## Given exercise
Report how many lines hold the word "parts"; answer with the number alone.

--- start Data extract ---

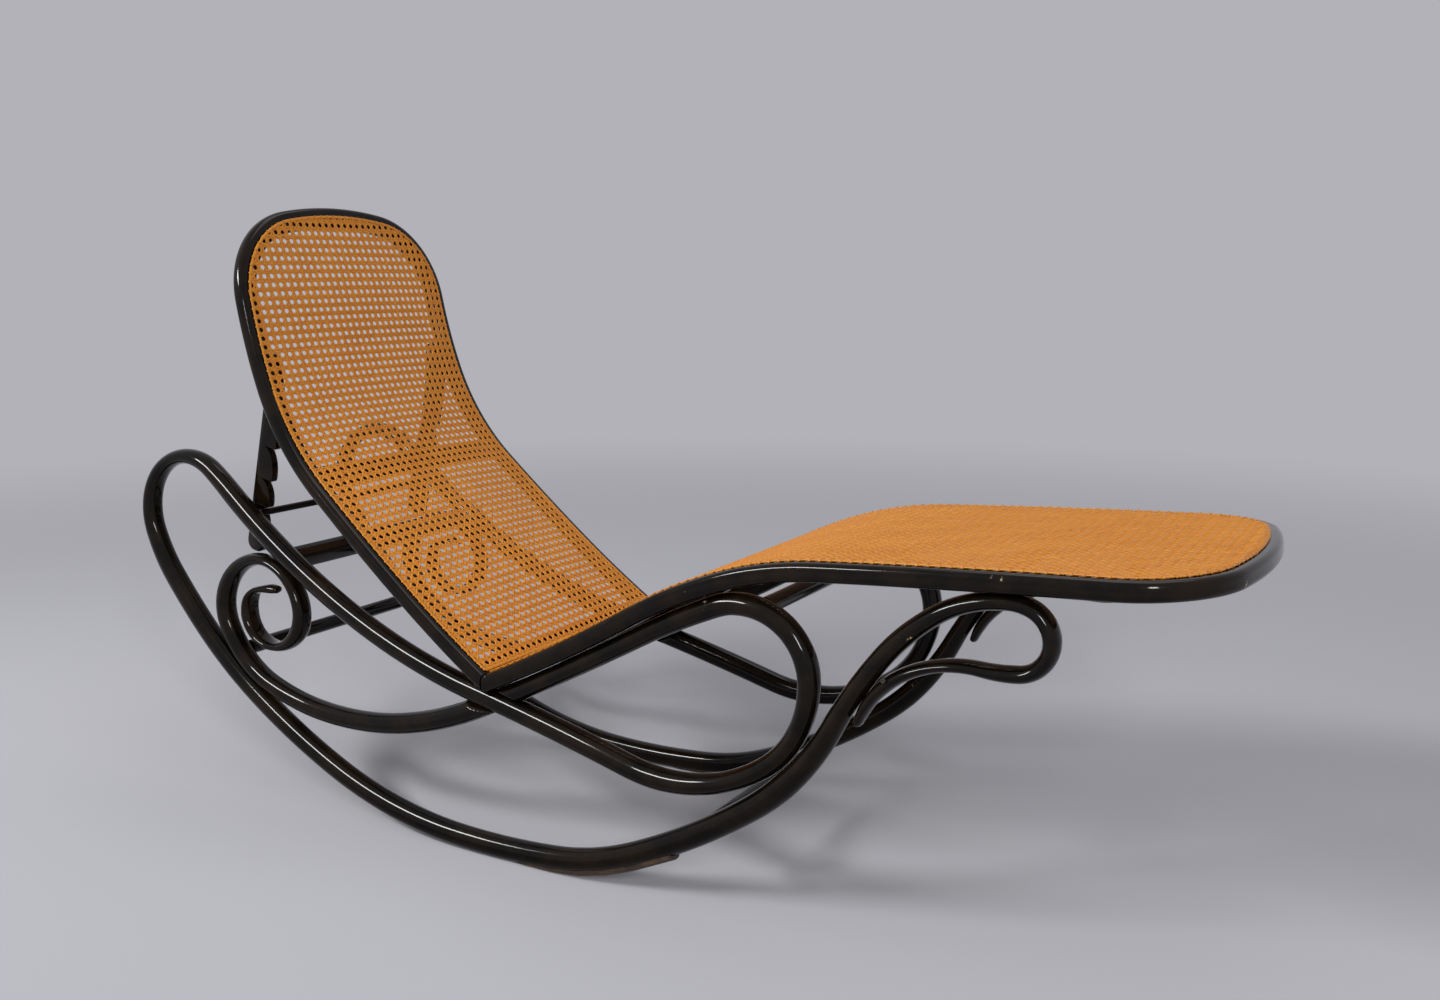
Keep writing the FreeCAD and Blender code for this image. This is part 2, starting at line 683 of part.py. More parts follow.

--- end Data extract ---
--- start Data extract ---

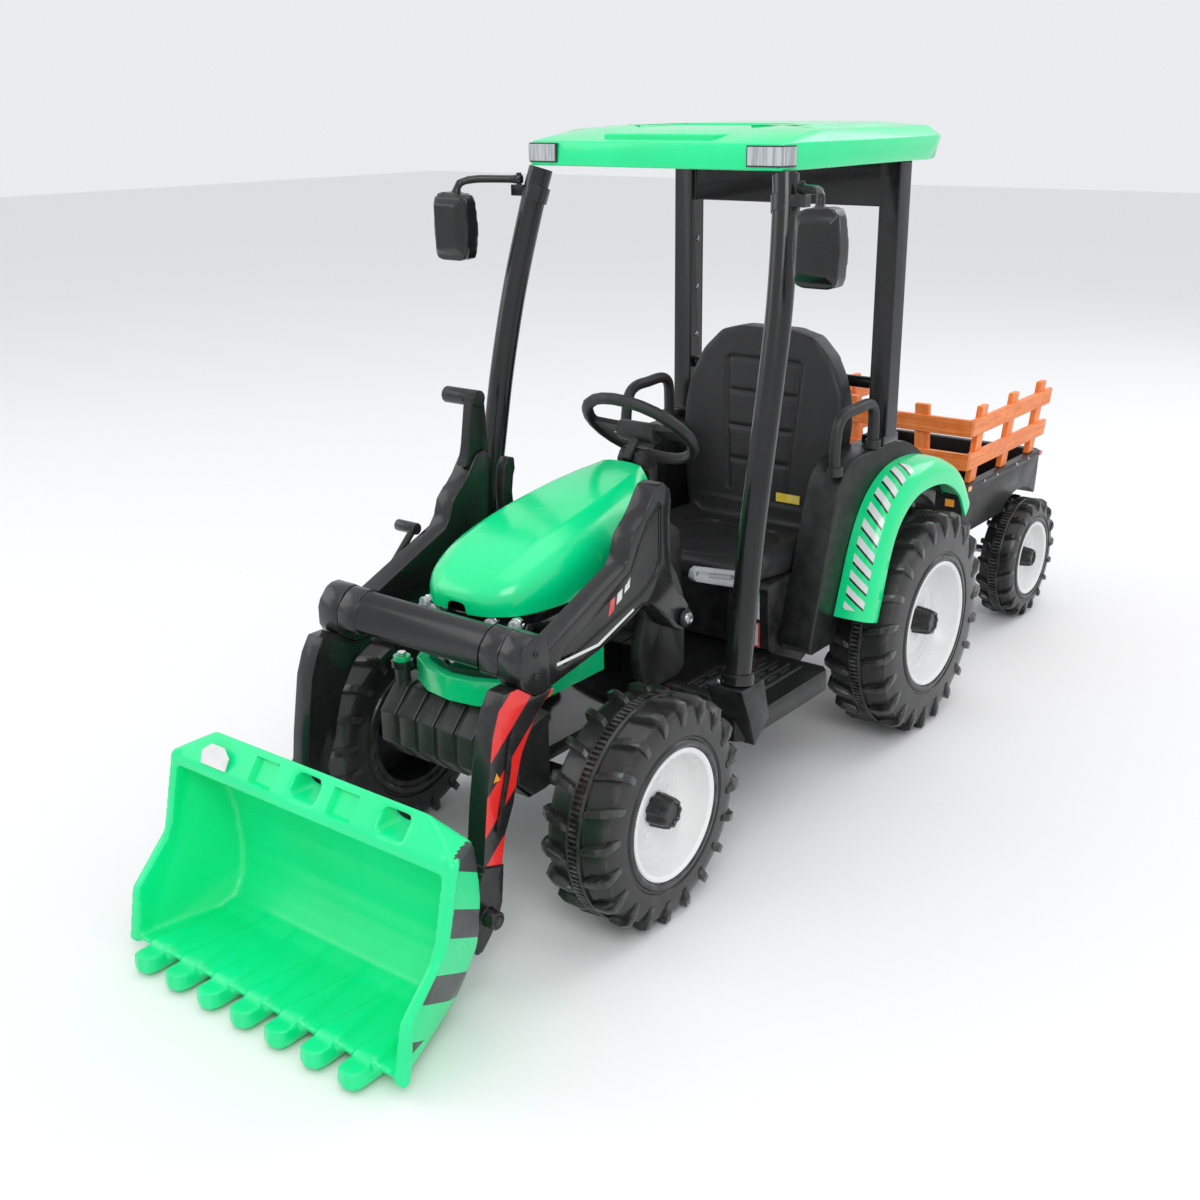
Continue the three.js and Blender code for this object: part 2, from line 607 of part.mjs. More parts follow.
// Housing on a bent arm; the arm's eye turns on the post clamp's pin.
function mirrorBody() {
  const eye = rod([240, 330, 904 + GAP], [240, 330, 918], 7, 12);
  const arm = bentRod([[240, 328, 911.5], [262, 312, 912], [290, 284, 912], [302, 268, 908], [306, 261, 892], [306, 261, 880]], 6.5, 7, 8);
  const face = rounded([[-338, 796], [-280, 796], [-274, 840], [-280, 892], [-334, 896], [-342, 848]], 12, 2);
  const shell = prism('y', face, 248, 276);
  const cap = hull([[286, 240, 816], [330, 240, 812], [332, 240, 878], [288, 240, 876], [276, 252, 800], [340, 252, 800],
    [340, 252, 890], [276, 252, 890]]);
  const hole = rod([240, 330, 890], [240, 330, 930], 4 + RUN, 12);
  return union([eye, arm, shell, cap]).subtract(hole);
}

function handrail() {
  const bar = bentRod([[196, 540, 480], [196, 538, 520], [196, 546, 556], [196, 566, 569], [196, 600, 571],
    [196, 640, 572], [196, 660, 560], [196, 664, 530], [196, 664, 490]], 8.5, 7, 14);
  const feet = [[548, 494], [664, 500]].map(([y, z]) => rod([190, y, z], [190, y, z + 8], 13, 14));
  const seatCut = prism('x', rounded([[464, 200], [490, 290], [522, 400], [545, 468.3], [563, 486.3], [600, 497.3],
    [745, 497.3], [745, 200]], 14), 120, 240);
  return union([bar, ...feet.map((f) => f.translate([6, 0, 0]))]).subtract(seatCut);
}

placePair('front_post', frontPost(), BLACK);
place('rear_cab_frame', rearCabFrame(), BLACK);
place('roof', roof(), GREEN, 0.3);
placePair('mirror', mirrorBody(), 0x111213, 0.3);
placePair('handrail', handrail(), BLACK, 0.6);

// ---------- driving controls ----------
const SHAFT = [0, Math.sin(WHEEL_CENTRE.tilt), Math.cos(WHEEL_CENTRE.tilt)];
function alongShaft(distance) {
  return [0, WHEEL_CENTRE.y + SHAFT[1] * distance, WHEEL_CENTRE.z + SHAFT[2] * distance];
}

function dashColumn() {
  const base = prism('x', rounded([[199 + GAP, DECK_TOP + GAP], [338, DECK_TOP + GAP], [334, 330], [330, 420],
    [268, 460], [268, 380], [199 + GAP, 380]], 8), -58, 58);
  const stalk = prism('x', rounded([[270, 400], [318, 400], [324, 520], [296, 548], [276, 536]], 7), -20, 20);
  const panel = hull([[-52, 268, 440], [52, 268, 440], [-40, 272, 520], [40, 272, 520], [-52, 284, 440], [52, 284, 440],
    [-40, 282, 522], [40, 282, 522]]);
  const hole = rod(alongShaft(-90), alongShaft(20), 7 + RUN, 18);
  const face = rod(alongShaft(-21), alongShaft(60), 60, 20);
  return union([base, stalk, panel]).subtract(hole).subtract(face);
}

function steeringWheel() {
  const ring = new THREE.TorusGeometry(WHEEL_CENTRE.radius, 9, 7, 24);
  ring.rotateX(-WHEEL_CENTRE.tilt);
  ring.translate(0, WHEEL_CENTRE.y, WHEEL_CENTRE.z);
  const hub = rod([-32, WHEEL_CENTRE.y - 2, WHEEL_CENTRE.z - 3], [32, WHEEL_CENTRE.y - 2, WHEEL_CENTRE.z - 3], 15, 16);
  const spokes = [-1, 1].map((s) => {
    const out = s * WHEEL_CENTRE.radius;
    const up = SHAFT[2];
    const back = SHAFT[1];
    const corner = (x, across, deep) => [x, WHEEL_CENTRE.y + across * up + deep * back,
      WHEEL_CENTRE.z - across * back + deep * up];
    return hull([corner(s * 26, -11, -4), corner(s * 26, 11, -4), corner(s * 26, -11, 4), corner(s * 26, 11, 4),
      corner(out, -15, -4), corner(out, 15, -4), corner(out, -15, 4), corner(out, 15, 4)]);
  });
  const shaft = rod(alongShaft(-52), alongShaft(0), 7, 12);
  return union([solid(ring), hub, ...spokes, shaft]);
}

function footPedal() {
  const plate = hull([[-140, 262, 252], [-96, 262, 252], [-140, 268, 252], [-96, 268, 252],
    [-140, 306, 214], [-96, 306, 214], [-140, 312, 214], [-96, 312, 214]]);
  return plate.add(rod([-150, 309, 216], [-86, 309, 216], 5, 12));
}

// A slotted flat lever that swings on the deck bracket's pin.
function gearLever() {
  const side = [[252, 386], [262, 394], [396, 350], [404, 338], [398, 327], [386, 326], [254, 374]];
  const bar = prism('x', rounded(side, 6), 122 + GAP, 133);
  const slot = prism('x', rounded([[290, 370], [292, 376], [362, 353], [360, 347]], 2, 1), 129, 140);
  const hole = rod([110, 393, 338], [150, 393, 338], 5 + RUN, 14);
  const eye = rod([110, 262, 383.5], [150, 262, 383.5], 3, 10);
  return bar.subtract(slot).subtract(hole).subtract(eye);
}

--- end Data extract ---

## Result
2